Quote from Ron Swanson

Ron Swanson: [aside to camera] I won't publicly endorse a product unless I use it exclusively and I really believe in it. My only official recommendations are U.S. Army-issued mustache trimmers, Morton's Salt, and the C.R. Laurence Fein two-inch, axe-style scraper oscillating knife blade.

Quote from Leslie Knope

Leslie Knope: [aside to camera] Ann came in the next day and had a second interview with Chris. She nailed it, of course. But she doesn't want to totally leave her job. So they struck up a deal. She works at City Hall part-time, and two days a week, she still gets to be the greatest nurse in the world. Win-win.

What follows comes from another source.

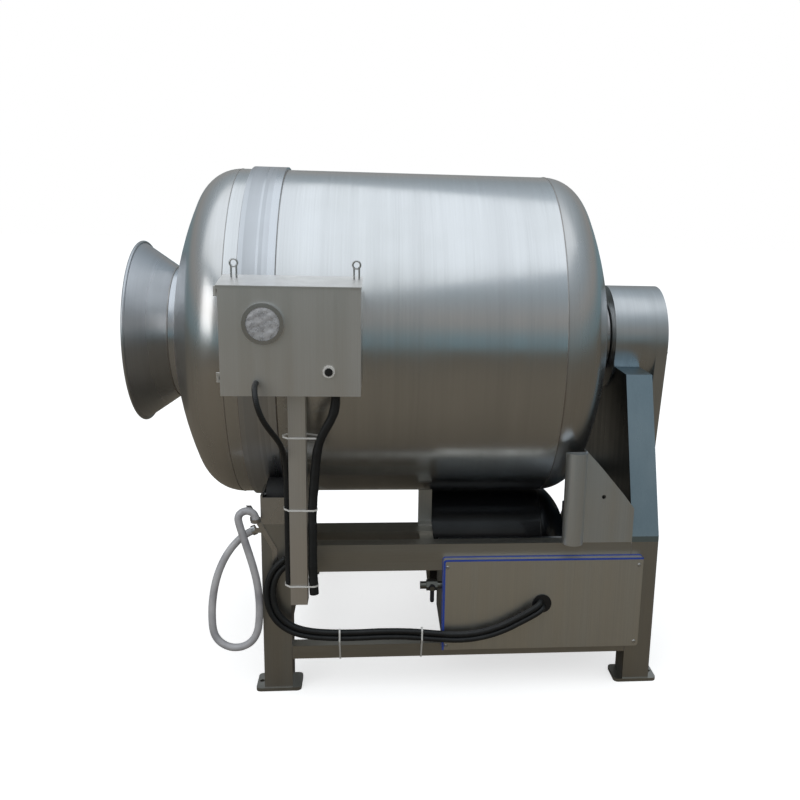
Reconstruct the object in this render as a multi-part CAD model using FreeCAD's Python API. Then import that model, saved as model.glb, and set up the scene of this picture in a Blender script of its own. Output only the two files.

We need to remember what's important in life... friends, waffles, and work. Or waffles, friends, work... it doesn't matter. But work is third.

Quote from Tom

Jean-Ralphio: Listen, you got to jump on the Tommytown Express. This guy has some of the best investment ideas I've ever heard in my life.
[aside to camera:]
Tom: Make a baby tuxedo clothing line. A department store with a guest list. White fur ear muffs for men. A new brand of bottled water called H2-HO. Contact lenses that display text messages. Invent a phone that smells good. Own a night club called eclipse that's only open for one hour two times a year. Cover charge... $5,000. I can keep going.